● Aim of the exercise:
Below this line is the material. Write out only its lines from the one containing "glass_bottle()" through the one containing "before = set(bpy.data.objects)", both kept, exactly.
==== Dataset extract ====
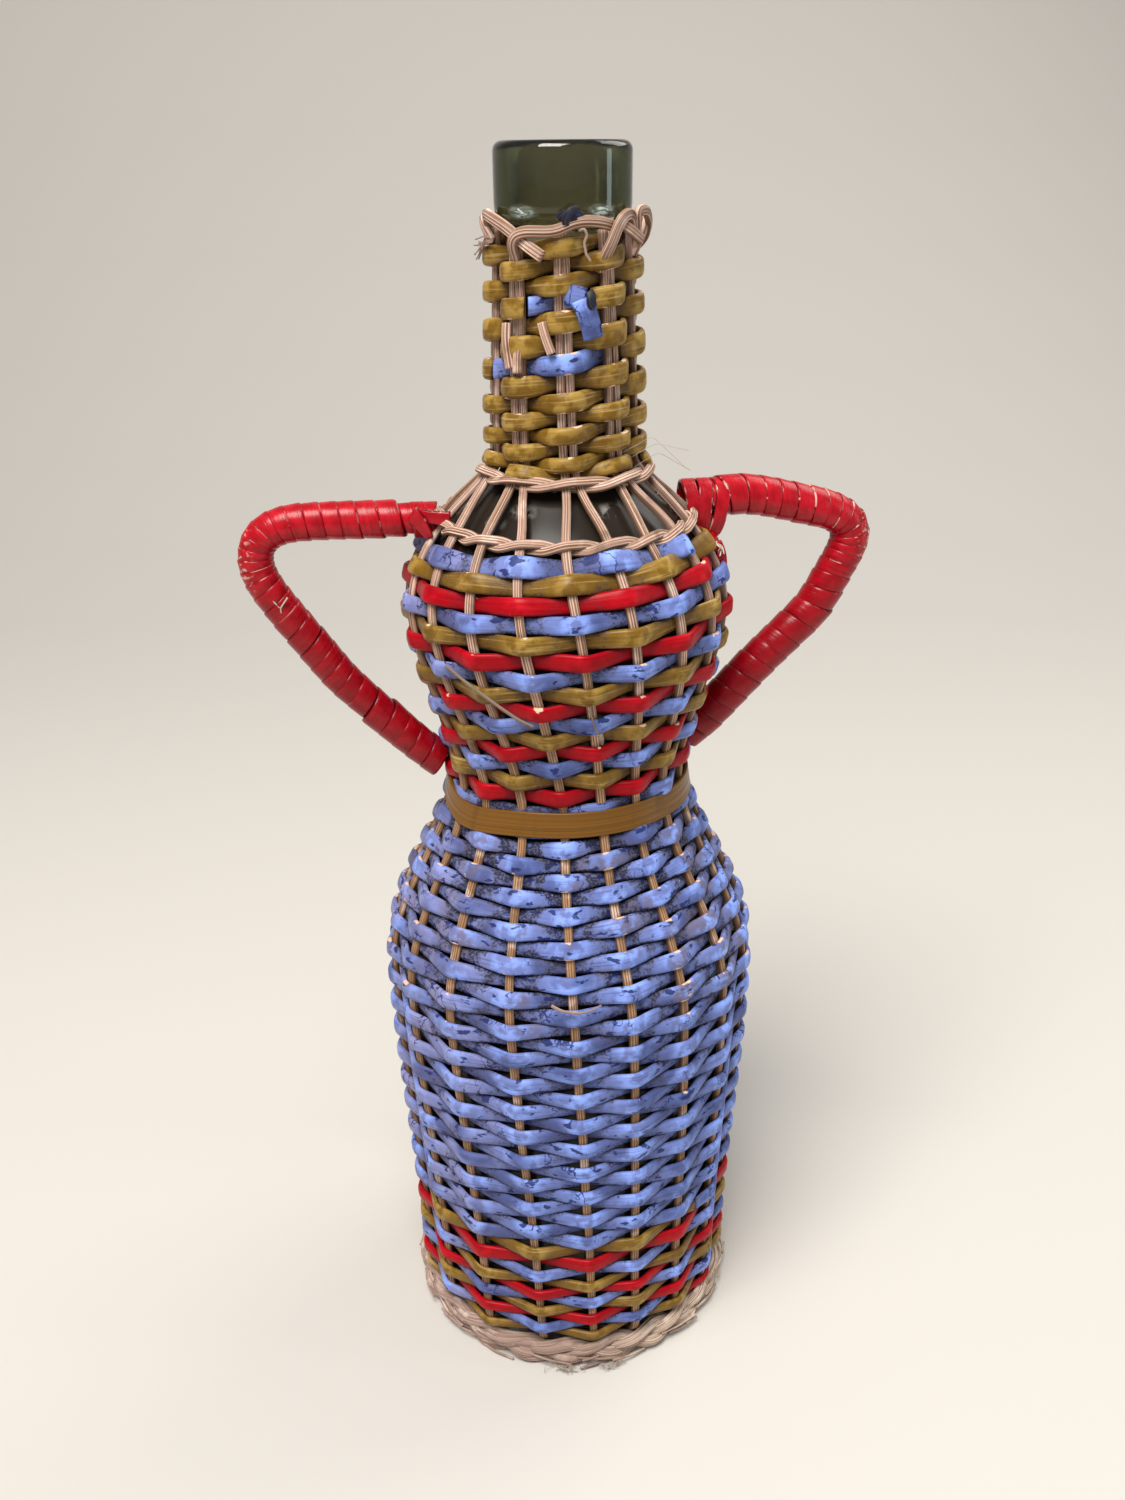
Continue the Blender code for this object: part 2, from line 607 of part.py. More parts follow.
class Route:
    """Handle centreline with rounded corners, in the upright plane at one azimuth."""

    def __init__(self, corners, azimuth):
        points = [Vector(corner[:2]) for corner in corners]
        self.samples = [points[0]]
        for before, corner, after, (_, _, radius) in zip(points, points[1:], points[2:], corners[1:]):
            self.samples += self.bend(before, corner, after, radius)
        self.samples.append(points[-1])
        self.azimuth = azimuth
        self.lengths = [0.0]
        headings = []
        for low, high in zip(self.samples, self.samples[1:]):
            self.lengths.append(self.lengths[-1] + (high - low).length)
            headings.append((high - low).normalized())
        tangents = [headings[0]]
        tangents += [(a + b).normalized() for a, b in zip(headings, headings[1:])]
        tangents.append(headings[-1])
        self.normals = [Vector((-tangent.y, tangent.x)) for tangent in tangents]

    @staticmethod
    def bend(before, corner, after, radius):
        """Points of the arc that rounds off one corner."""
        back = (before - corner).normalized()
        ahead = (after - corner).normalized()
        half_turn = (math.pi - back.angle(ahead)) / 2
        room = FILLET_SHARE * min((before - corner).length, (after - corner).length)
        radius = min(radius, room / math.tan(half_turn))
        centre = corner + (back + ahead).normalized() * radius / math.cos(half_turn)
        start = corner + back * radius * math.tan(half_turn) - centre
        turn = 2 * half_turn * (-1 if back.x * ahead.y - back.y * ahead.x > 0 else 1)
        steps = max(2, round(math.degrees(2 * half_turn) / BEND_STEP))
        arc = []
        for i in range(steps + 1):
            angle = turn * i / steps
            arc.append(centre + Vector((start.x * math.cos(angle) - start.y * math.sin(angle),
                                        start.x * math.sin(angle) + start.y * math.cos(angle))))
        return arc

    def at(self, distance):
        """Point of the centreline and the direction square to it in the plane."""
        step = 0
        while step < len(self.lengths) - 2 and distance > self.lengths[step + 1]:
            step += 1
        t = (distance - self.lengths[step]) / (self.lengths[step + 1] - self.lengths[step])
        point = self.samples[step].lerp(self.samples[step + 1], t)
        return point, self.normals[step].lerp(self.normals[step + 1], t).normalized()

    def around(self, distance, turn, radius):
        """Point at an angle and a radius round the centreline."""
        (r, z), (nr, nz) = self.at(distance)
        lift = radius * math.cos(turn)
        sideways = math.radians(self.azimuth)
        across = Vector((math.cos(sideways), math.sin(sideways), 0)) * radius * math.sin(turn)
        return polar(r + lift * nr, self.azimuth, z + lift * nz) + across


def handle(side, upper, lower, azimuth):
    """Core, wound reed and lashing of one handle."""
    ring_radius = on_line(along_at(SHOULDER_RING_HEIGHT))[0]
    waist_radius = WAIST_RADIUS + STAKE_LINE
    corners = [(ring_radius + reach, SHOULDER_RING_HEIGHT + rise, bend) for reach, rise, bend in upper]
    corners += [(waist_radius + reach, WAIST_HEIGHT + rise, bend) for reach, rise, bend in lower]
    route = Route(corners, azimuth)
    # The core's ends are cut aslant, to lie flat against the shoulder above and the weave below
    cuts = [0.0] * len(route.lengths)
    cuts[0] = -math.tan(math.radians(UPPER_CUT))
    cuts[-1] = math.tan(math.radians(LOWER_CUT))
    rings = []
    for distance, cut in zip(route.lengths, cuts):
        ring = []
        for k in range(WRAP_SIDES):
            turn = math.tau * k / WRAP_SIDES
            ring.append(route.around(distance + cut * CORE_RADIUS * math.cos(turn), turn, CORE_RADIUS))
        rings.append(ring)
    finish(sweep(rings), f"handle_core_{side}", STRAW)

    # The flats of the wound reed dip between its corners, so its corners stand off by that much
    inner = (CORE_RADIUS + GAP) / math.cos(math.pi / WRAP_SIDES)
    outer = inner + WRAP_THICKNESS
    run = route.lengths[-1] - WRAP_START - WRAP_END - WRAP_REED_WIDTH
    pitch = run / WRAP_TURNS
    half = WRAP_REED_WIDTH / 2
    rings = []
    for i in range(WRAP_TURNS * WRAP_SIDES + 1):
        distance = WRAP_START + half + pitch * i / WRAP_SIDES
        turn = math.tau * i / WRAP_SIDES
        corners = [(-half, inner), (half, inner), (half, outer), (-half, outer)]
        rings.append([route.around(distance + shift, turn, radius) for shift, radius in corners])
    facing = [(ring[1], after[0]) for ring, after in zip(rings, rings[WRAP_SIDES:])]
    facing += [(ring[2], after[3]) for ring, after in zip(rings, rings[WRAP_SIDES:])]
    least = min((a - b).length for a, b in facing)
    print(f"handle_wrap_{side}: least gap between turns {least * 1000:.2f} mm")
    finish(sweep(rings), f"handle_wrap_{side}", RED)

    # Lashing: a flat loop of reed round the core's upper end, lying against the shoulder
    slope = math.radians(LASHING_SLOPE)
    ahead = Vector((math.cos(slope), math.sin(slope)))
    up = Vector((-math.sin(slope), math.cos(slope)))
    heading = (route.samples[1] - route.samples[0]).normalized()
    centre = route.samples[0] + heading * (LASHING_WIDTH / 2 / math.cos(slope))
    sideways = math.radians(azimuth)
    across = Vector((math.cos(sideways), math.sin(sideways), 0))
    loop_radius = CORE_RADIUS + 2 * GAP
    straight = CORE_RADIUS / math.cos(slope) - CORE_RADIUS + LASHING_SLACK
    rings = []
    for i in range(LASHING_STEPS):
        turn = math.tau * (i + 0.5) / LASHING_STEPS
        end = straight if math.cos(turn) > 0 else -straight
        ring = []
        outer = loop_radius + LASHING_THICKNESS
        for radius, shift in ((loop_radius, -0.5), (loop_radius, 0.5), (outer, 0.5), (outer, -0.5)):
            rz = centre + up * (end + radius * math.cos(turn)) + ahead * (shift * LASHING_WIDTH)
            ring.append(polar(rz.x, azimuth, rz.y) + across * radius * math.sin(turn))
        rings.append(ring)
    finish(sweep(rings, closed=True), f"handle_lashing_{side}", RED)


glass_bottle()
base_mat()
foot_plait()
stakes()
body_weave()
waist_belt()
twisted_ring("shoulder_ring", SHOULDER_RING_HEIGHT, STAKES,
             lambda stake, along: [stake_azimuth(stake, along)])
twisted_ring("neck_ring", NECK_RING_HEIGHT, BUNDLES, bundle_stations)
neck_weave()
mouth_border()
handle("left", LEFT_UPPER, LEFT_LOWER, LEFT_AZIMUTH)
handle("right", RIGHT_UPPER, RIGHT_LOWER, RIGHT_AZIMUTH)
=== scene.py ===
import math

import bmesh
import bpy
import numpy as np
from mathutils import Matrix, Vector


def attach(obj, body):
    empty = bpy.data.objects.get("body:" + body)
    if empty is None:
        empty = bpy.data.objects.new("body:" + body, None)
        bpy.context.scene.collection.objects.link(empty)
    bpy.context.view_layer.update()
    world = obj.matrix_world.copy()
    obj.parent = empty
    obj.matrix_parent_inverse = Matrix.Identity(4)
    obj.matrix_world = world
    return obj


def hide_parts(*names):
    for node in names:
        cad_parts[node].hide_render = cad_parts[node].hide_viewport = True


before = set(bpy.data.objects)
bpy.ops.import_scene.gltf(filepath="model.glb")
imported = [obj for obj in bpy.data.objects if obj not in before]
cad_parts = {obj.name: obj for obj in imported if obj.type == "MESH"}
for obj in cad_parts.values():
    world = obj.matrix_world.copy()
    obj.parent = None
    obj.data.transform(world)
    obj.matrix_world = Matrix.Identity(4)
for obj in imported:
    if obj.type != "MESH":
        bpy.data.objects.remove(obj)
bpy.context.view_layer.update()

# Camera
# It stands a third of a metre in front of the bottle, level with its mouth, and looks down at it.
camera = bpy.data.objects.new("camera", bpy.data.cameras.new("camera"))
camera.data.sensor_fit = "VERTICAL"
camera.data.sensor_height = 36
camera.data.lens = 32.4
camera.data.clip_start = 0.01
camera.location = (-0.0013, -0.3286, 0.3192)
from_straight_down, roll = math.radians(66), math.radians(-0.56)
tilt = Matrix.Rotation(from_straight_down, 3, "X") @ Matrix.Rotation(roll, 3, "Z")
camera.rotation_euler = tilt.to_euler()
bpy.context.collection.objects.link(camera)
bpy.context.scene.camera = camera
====
● Solution:
glass_bottle()
base_mat()
foot_plait()
stakes()
body_weave()
waist_belt()
twisted_ring("shoulder_ring", SHOULDER_RING_HEIGHT, STAKES,
             lambda stake, along: [stake_azimuth(stake, along)])
twisted_ring("neck_ring", NECK_RING_HEIGHT, BUNDLES, bundle_stations)
neck_weave()
mouth_border()
handle("left", LEFT_UPPER, LEFT_LOWER, LEFT_AZIMUTH)
handle("right", RIGHT_UPPER, RIGHT_LOWER, RIGHT_AZIMUTH)
=== scene.py ===
import math

import bmesh
import bpy
import numpy as np
from mathutils import Matrix, Vector


def attach(obj, body):
    empty = bpy.data.objects.get("body:" + body)
    if empty is None:
        empty = bpy.data.objects.new("body:" + body, None)
        bpy.context.scene.collection.objects.link(empty)
    bpy.context.view_layer.update()
    world = obj.matrix_world.copy()
    obj.parent = empty
    obj.matrix_parent_inverse = Matrix.Identity(4)
    obj.matrix_world = world
    return obj


def hide_parts(*names):
    for node in names:
        cad_parts[node].hide_render = cad_parts[node].hide_viewport = True


before = set(bpy.data.objects)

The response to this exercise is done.